* begin Data segment *
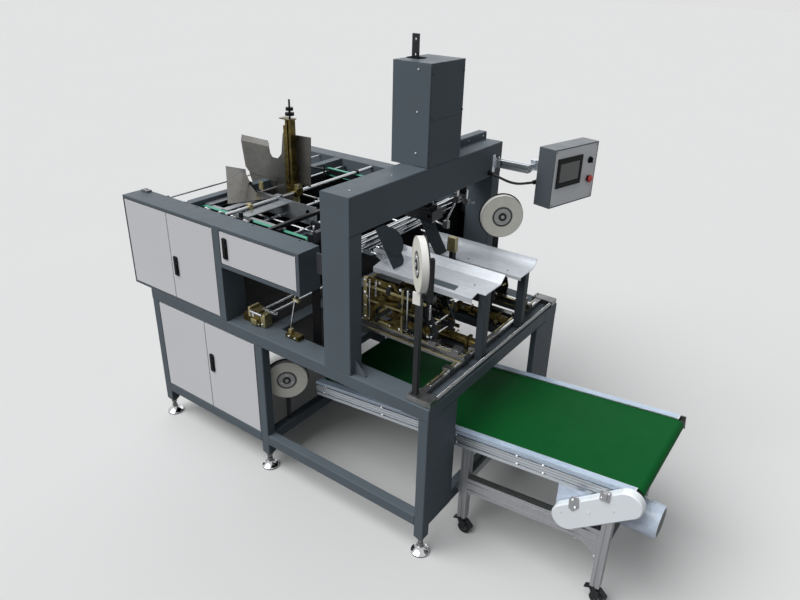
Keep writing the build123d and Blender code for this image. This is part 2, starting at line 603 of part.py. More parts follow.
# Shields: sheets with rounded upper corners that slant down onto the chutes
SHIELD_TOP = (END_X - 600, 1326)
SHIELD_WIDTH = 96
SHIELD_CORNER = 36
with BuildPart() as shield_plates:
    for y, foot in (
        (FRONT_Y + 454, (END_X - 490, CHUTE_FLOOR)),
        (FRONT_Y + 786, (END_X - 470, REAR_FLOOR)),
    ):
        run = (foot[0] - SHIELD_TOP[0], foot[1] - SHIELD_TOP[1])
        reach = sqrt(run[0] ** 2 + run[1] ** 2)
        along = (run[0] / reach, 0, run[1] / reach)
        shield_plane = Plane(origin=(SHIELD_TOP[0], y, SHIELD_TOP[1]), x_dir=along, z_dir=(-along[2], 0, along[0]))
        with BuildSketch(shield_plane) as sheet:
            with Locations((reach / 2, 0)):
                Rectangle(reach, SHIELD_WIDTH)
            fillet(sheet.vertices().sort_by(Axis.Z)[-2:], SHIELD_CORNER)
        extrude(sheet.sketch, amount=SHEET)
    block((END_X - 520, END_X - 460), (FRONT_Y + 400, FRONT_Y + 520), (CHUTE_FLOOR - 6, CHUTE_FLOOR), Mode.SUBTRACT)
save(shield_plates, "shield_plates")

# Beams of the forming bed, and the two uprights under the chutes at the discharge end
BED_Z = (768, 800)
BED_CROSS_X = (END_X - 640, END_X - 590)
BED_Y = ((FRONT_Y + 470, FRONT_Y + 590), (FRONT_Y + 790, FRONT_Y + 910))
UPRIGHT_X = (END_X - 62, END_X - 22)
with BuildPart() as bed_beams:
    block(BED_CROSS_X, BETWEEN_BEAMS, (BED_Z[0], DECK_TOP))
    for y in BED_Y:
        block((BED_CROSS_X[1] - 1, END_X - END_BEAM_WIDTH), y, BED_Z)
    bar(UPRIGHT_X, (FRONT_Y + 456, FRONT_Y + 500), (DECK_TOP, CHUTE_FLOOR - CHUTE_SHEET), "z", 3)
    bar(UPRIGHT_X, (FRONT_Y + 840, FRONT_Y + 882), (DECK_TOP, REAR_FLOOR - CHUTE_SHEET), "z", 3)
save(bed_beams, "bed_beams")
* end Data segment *
:: To be done ::
Hand back the material above in full, exactly as written.

:: Written answer ::
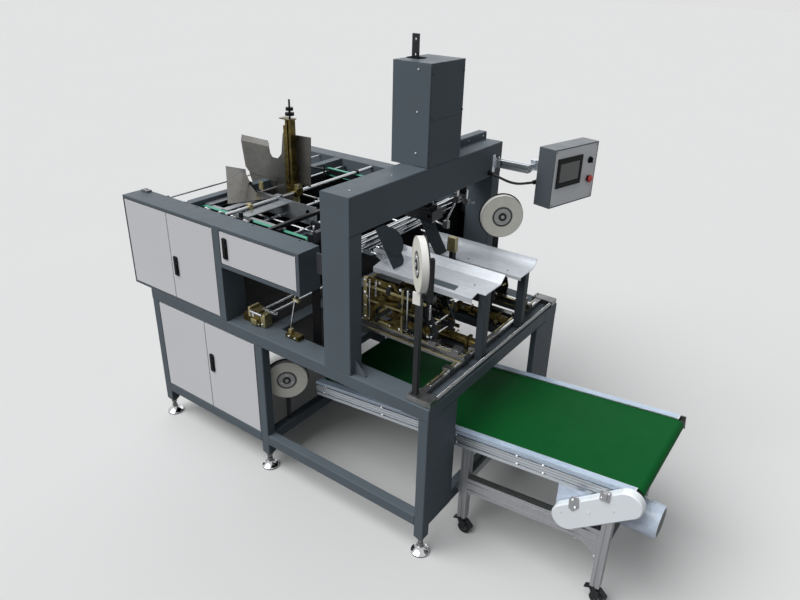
Keep writing the build123d and Blender code for this image. This is part 2, starting at line 603 of part.py. More parts follow.
# Shields: sheets with rounded upper corners that slant down onto the chutes
SHIELD_TOP = (END_X - 600, 1326)
SHIELD_WIDTH = 96
SHIELD_CORNER = 36
with BuildPart() as shield_plates:
    for y, foot in (
        (FRONT_Y + 454, (END_X - 490, CHUTE_FLOOR)),
        (FRONT_Y + 786, (END_X - 470, REAR_FLOOR)),
    ):
        run = (foot[0] - SHIELD_TOP[0], foot[1] - SHIELD_TOP[1])
        reach = sqrt(run[0] ** 2 + run[1] ** 2)
        along = (run[0] / reach, 0, run[1] / reach)
        shield_plane = Plane(origin=(SHIELD_TOP[0], y, SHIELD_TOP[1]), x_dir=along, z_dir=(-along[2], 0, along[0]))
        with BuildSketch(shield_plane) as sheet:
            with Locations((reach / 2, 0)):
                Rectangle(reach, SHIELD_WIDTH)
            fillet(sheet.vertices().sort_by(Axis.Z)[-2:], SHIELD_CORNER)
        extrude(sheet.sketch, amount=SHEET)
    block((END_X - 520, END_X - 460), (FRONT_Y + 400, FRONT_Y + 520), (CHUTE_FLOOR - 6, CHUTE_FLOOR), Mode.SUBTRACT)
save(shield_plates, "shield_plates")

# Beams of the forming bed, and the two uprights under the chutes at the discharge end
BED_Z = (768, 800)
BED_CROSS_X = (END_X - 640, END_X - 590)
BED_Y = ((FRONT_Y + 470, FRONT_Y + 590), (FRONT_Y + 790, FRONT_Y + 910))
UPRIGHT_X = (END_X - 62, END_X - 22)
with BuildPart() as bed_beams:
    block(BED_CROSS_X, BETWEEN_BEAMS, (BED_Z[0], DECK_TOP))
    for y in BED_Y:
        block((BED_CROSS_X[1] - 1, END_X - END_BEAM_WIDTH), y, BED_Z)
    bar(UPRIGHT_X, (FRONT_Y + 456, FRONT_Y + 500), (DECK_TOP, CHUTE_FLOOR - CHUTE_SHEET), "z", 3)
    bar(UPRIGHT_X, (FRONT_Y + 840, FRONT_Y + 882), (DECK_TOP, REAR_FLOOR - CHUTE_SHEET), "z", 3)
save(bed_beams, "bed_beams")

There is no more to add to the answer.